All-in-all kind of silly, but fun if you don't mind the ridiculous micro-management.

Edit: Also, wonders built: The Pyramids, Machu Picchu (rushed in a mountain city with Mayan Calendar GE), Forbidden Palace (rushed with Liberty finisher GE), Oracle (T170 or so).
 
BTW I have been really happy with pagodas in my game. Even on turn 300 and almost through the tech tree, I am still getting a new pagoda every 8 turns or so. They have really helped to buffer the additional unhappiness I am getting from conquering/razing AI cities. And there really isn't anything else I need to use faith for at this stage. My religion is self-perpetuating, with religious pressure pushing 180 on the fringe and 260-ish in the center of my empire.
 
Pretty insane! :goodjob:
 
what difficulty is that? that is insane and nicely ordered on the minimap! i like the 1970 beakers.

i finished an emperor game last night. 218 turns vic with about 15 cities. i quit spamming cities so it really wasnt ics but it was fun. and my 3rd baktun GP was a GE to rush Pisa because a spy told me Ramses was building it.
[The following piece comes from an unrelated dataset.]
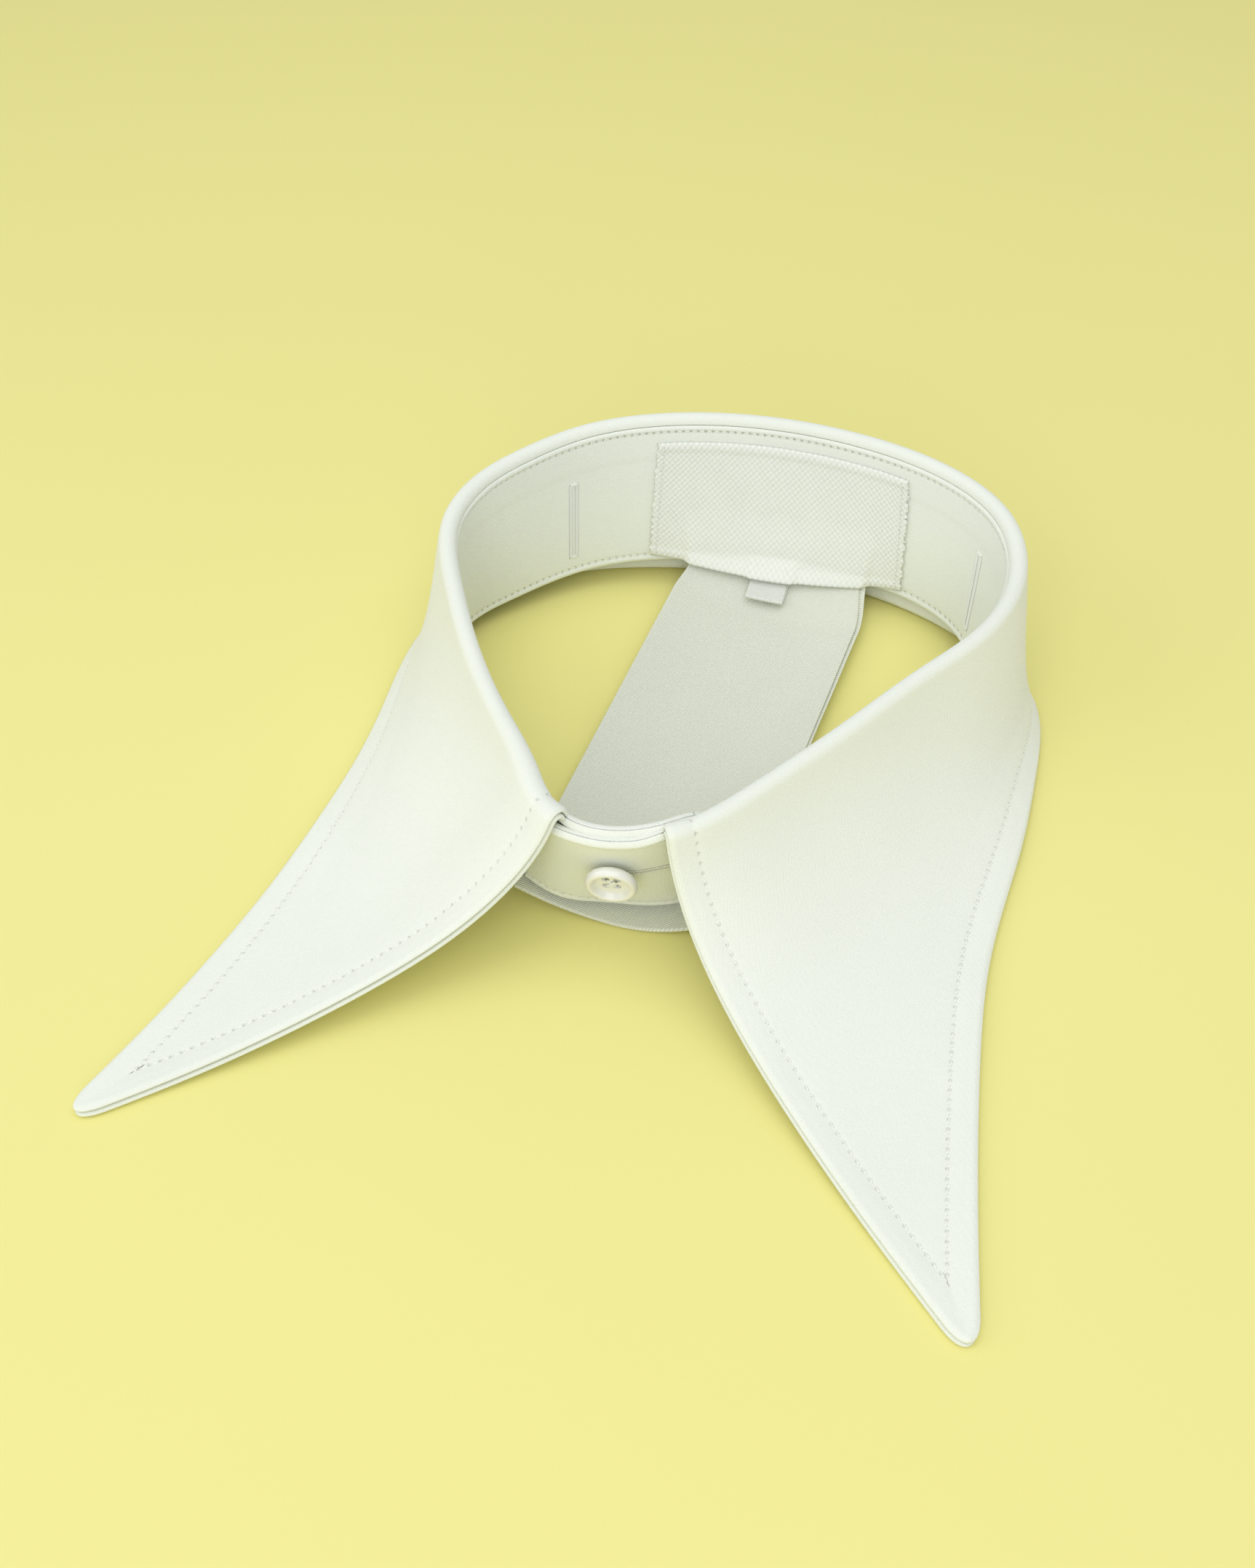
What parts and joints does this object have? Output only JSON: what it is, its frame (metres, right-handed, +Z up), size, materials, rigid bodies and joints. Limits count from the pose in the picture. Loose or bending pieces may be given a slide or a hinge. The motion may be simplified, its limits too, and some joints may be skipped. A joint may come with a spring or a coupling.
{
  "type": "detachable shirt collar",
  "caption": "Detachable cotton shirt collar with long pointed leaves, buttoned closed and standing on a surface, with a woven label and a long care label inside.",
  "frame": {"origin": "centre of the bounding box's base, on the surface that the collar stands on", "axes": "+Z up out of the neck opening; -Y is the buttoned front, where the two points lie; +X is to the right of someone who looks at that front"},
  "size_m": [0.1842, 0.2204, 0.0441],
  "materials": {
    "cotton": "matt plain-weave cotton",
    "shell": "polished, faintly pearly",
    "woven_tape": "matt ribbed tape",
    "satin_tape": "smooth satin"
  },
  "bodies": {
    "root": {"top_collar": "cotton", "under_collar": "cotton", "outer_stand": "cotton", "inner_stand": "cotton", "button": "shell", "woven_label": "woven_tape", "care_label": "satin_tape", "size_tab": "satin_tape"}
  },
  "joints": []
}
He still got it, haha. i about blew a fuse. But when i conquered him last, on the turn I took his city he completed PT. so that was nice of him, haha. his wonder cap sent my happiness thru the roof too, from like 11 to 48. but auto-annex gave me some really early problems. i took atilla and persia very early and it sent me into -10+ a couple times.

atlatlists make that game fun for me. i love not having to immediately tech archery.